STATED GOAL. Extract, without alteration, each line from the start of the listing to the line bearing "return lead(points, [5.0])".

====

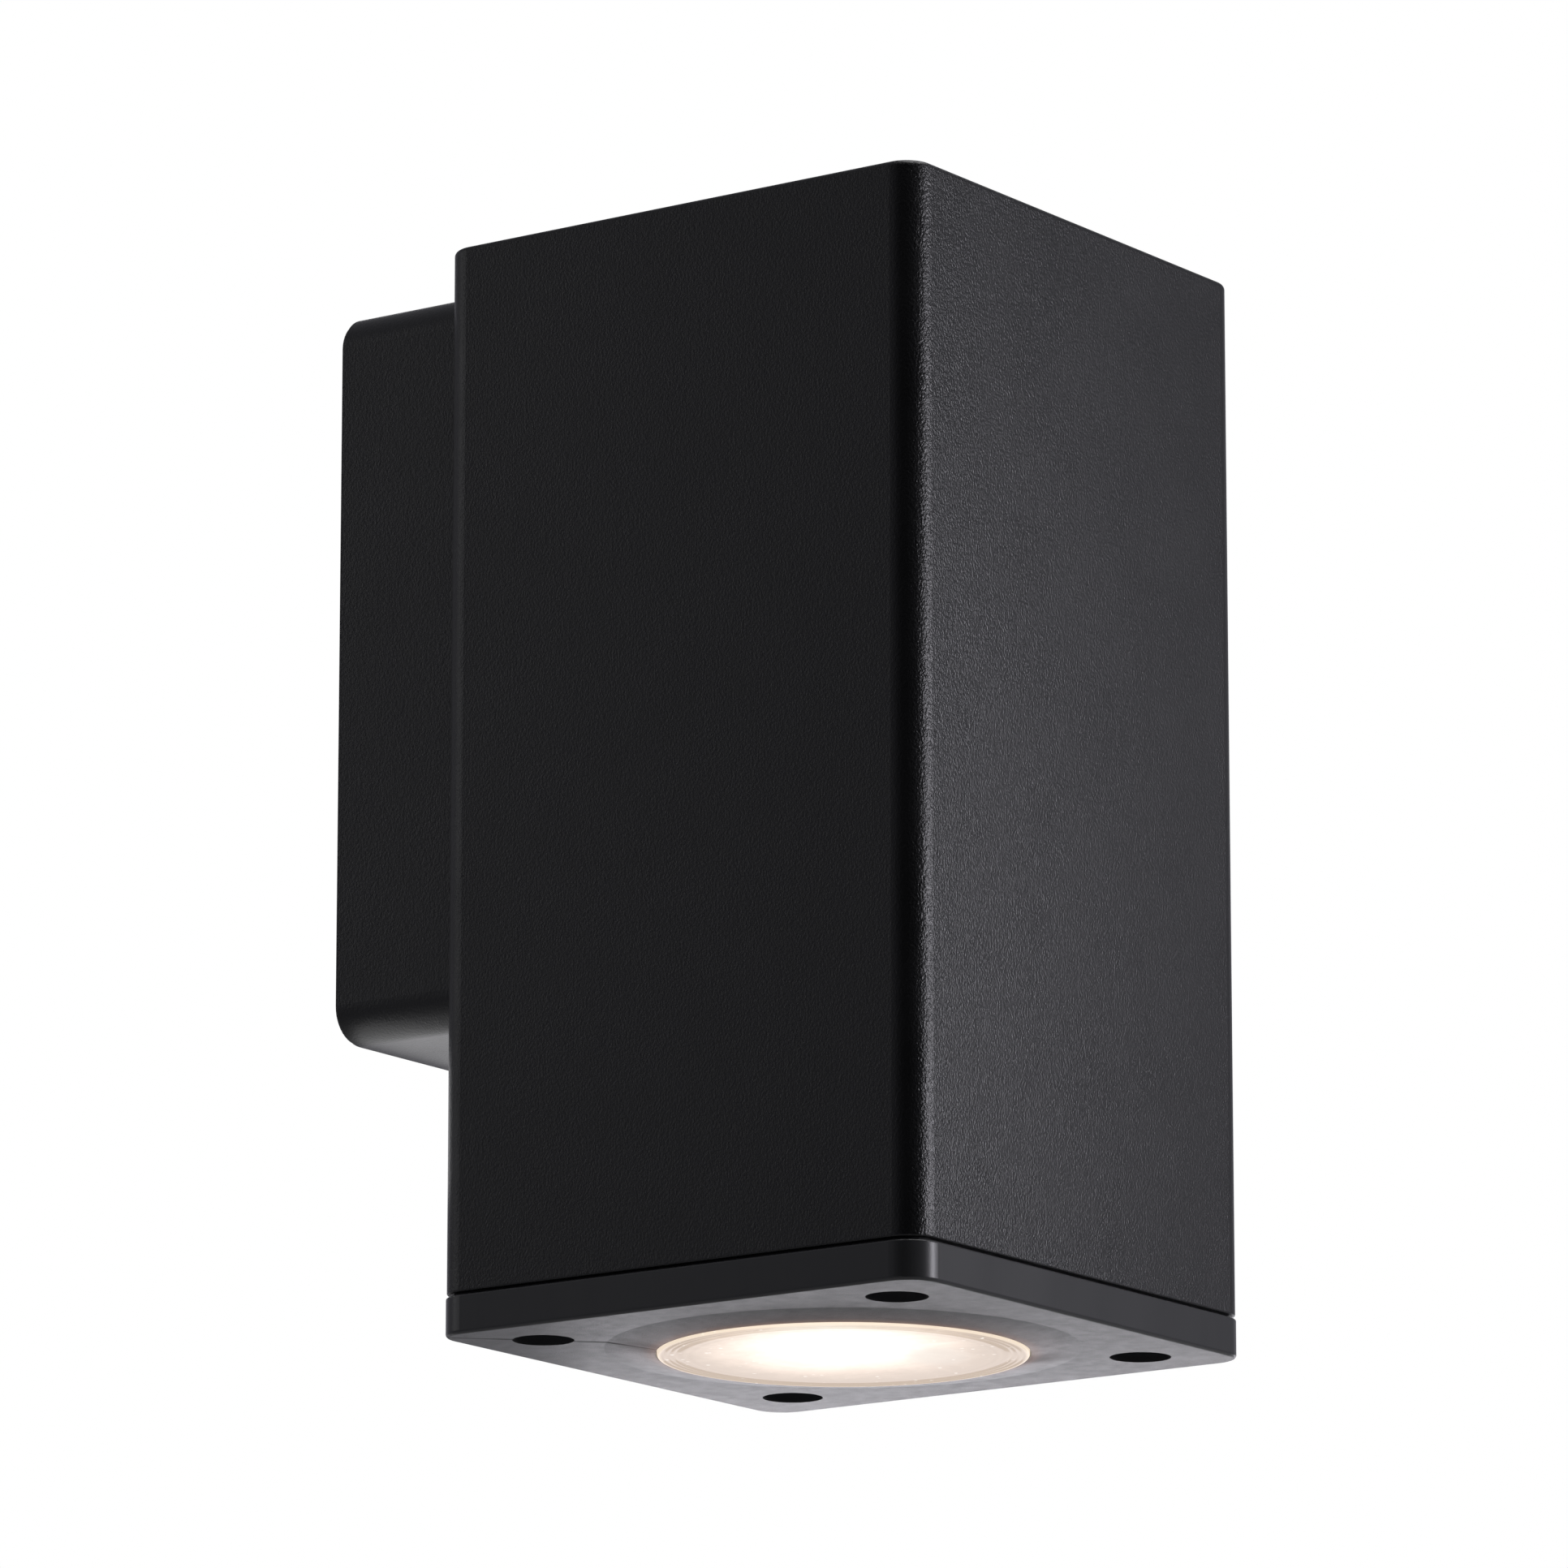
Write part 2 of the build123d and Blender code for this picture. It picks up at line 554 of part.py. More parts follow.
def make_live_lead():
    riser, level = 23.4, NECK_Z + LEAD_STEP
    points = [
        (CLAMPED_X, LEAD_Y, POLES_Z[2]),
        (riser, LEAD_Y, POLES_Z[2]),
        (riser, LEAD_Y, level),
        (0, LEAD_Y, level),
        (0, AXIS_Y + 14, level),
        (-LEAD_X, AXIS_Y, SWING_Z),
        (-LEAD_X, AXIS_Y, LEAD_END),
    ]
    return lead(points, [6.0, 6.0, 5.0, 12.0, 14.0])


def make_neutral_lead():
    riser, level = 19.6, NECK_Z - LEAD_STEP
    points = [
        (CLAMPED_X, LEAD_Y, POLES_Z[1]),
        (riser, LEAD_Y, POLES_Z[1]),
        (riser, LEAD_Y, level),
        (0, LEAD_Y, level),
        (0, AXIS_Y + 16, level),
        (LEAD_X, AXIS_Y, SWING_Z - 4),
        (LEAD_X, AXIS_Y, LEAD_END),
    ]
    return lead(points, [6.0, 6.0, 5.0, 12.0, 14.0])


def make_earth_lead():
    points = [
        (CLAMPED_X, LEAD_Y, POLES_Z[0]),
        (EARTH_X, LEAD_Y, POLES_Z[0]),
        (EARTH_X, LEAD_Y, EARTH_Z - 6.5),
    ]
    return lead(points, [5.0])


# ---- Mounting plate ----
def make_mounting_plate():
    plate = slab(PLATE_W, PLATE_H, 0, PLATE_T, 4.0)
    plate += rod_y(0, 0, -COLLAR_L, -0.1, ENTRY_R + 1.2)
    plate -= rod_y(0, 0, -COLLAR_L - 1, 1, ENTRY_R)
    for side in (-1, 1):
        low, high = sorted((side * (PLATE_H / 2 - PLATE_T), side * PLATE_H / 2))
        lug = brick(-LUG_W / 2, LUG_W / 2, -LUG_L, 0, low, high)
        lug = fillet(lug.edges().filter_by(Axis.Z).group_by(Axis.Y)[0], 2.5)
        low, high = low - 1, high + 1
        lug -= rod_z(0, LOCK_Y, low, high, 2.25) + brick(-2.25, 2.25, -LUG_L - 1, LOCK_Y, low, high)
        plate += lug
        plate -= slab(SLOT_W, SLOT_L, 1, PLATE_T + 2, SLOT_W / 2 - 0.001, 0, side * SLOT_Z)
    return plate


NODES = {
    "housing": make_housing,
    "bezel": make_bezel,
    "bezel_gasket": make_bezel_gasket,
    "bezel_screws": make_bezel_screws,
    "lens": make_lens,
    "lens_gasket": make_lens_gasket,
    "lens_retainer": make_lens_retainer,
    "retainer_screws": make_retainer_screws,
    "lamp_shell": make_lamp_shell,
    "lamp_base": make_lamp_base,
    "lamp_optic": make_lamp_optic,
    "led_board": make_led_board,
    "led_chips": make_led_chips,
    "lamp_driver": make_lamp_driver,
    "lamp_pins": make_lamp_pins,
    "lamp_holder": make_lamp_holder,
    "holder_contacts": make_holder_contacts,
    "holder_bracket": make_holder_bracket,
    "holder_screws": make_holder_screws,
    "bracket_screws": make_bracket_screws,
    "wall_box": make_wall_box,
    "joint_gasket": make_joint_gasket,
    "wall_gasket": make_wall_gasket,
    "joint_screws": make_joint_screws,
    "locking_screws": make_locking_screws,
    "neck_grommet": make_neck_grommet,
    "terminal_block": make_terminal_block,
    "terminal_inserts": make_terminal_inserts,
    "terminal_screws": make_terminal_screws,
    "terminal_fixing_screw": make_terminal_fixing_screw,
    "earth_tag": make_earth_tag,
    "earth_screw": make_earth_screw,
    "live_lead": make_live_lead,
    "neutral_lead": make_neutral_lead,
    "earth_lead": make_earth_lead,
    "mounting_plate": make_mounting_plate,
}

os.makedirs("parts", exist_ok=True)
for name, make in NODES.items():
    export_step(make(), f"parts/{name}.step")
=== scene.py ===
import math

import bmesh
import bpy
from mathutils import Matrix, Vector


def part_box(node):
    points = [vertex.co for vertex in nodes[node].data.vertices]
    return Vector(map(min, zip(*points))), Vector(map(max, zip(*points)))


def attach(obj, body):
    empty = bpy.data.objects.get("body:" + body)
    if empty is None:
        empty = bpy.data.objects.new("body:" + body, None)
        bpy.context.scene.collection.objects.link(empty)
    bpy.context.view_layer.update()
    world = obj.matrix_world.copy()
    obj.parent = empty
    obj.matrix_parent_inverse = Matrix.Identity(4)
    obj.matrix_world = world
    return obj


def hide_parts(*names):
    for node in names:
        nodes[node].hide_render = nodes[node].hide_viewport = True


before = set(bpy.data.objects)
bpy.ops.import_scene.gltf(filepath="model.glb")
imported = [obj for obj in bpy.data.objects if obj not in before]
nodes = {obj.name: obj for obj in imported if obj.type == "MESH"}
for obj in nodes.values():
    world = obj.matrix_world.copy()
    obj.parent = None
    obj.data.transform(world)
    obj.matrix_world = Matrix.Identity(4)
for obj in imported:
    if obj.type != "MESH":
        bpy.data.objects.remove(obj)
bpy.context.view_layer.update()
MM = 0.001
TAU = 2 * math.pi
VIEW_YAW = math.radians(54.563)
VIEW_PITCH = math.radians(12.995)
CAMERA_PLACE = (-1.06137, -0.80796, -0.31707)
CAMERA_LENS = 225.57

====

SOLVED PROBLEM.
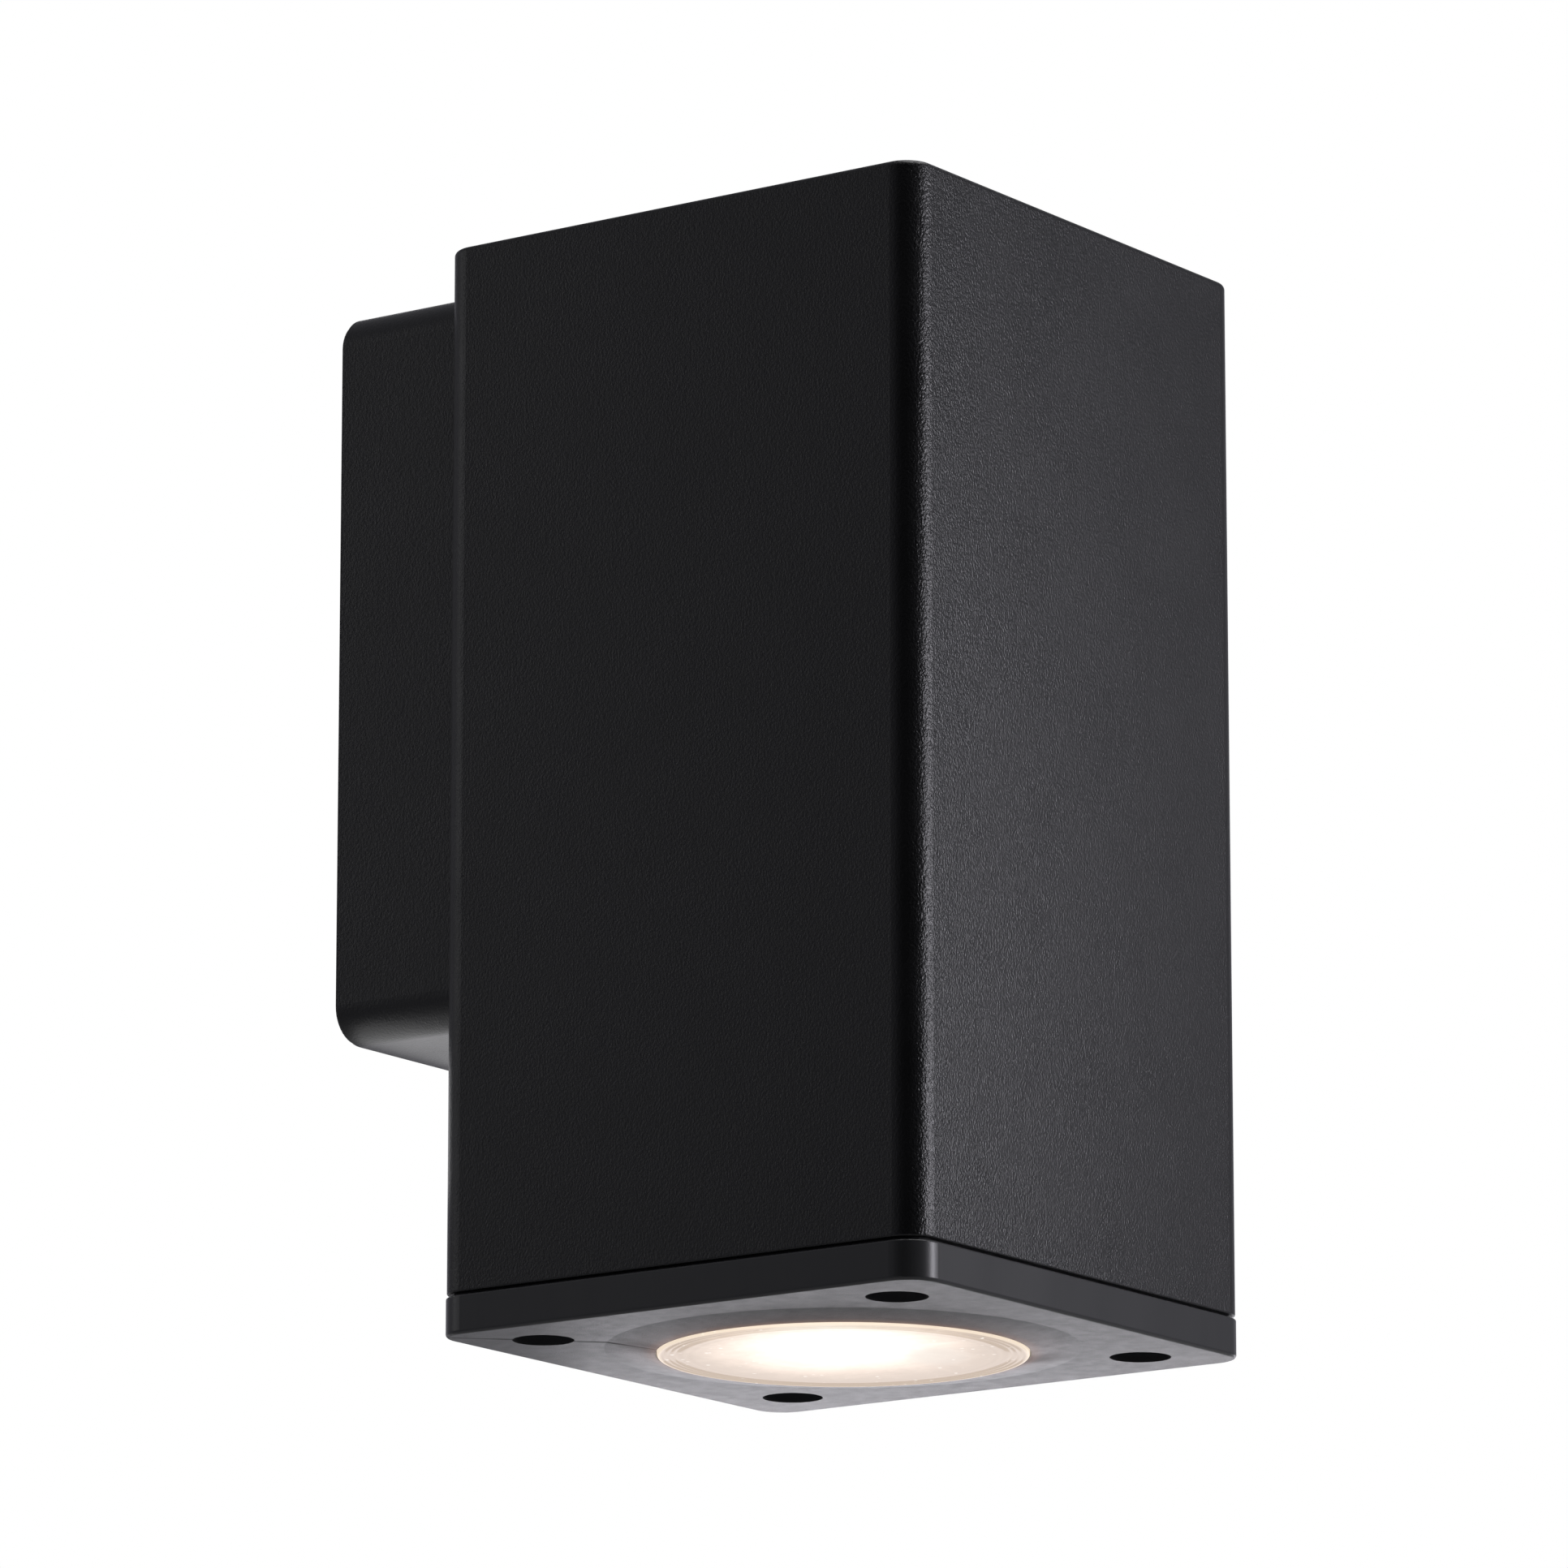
Write part 2 of the build123d and Blender code for this picture. It picks up at line 554 of part.py. More parts follow.
def make_live_lead():
    riser, level = 23.4, NECK_Z + LEAD_STEP
    points = [
        (CLAMPED_X, LEAD_Y, POLES_Z[2]),
        (riser, LEAD_Y, POLES_Z[2]),
        (riser, LEAD_Y, level),
        (0, LEAD_Y, level),
        (0, AXIS_Y + 14, level),
        (-LEAD_X, AXIS_Y, SWING_Z),
        (-LEAD_X, AXIS_Y, LEAD_END),
    ]
    return lead(points, [6.0, 6.0, 5.0, 12.0, 14.0])


def make_neutral_lead():
    riser, level = 19.6, NECK_Z - LEAD_STEP
    points = [
        (CLAMPED_X, LEAD_Y, POLES_Z[1]),
        (riser, LEAD_Y, POLES_Z[1]),
        (riser, LEAD_Y, level),
        (0, LEAD_Y, level),
        (0, AXIS_Y + 16, level),
        (LEAD_X, AXIS_Y, SWING_Z - 4),
        (LEAD_X, AXIS_Y, LEAD_END),
    ]
    return lead(points, [6.0, 6.0, 5.0, 12.0, 14.0])


def make_earth_lead():
    points = [
        (CLAMPED_X, LEAD_Y, POLES_Z[0]),
        (EARTH_X, LEAD_Y, POLES_Z[0]),
        (EARTH_X, LEAD_Y, EARTH_Z - 6.5),
    ]
    return lead(points, [5.0])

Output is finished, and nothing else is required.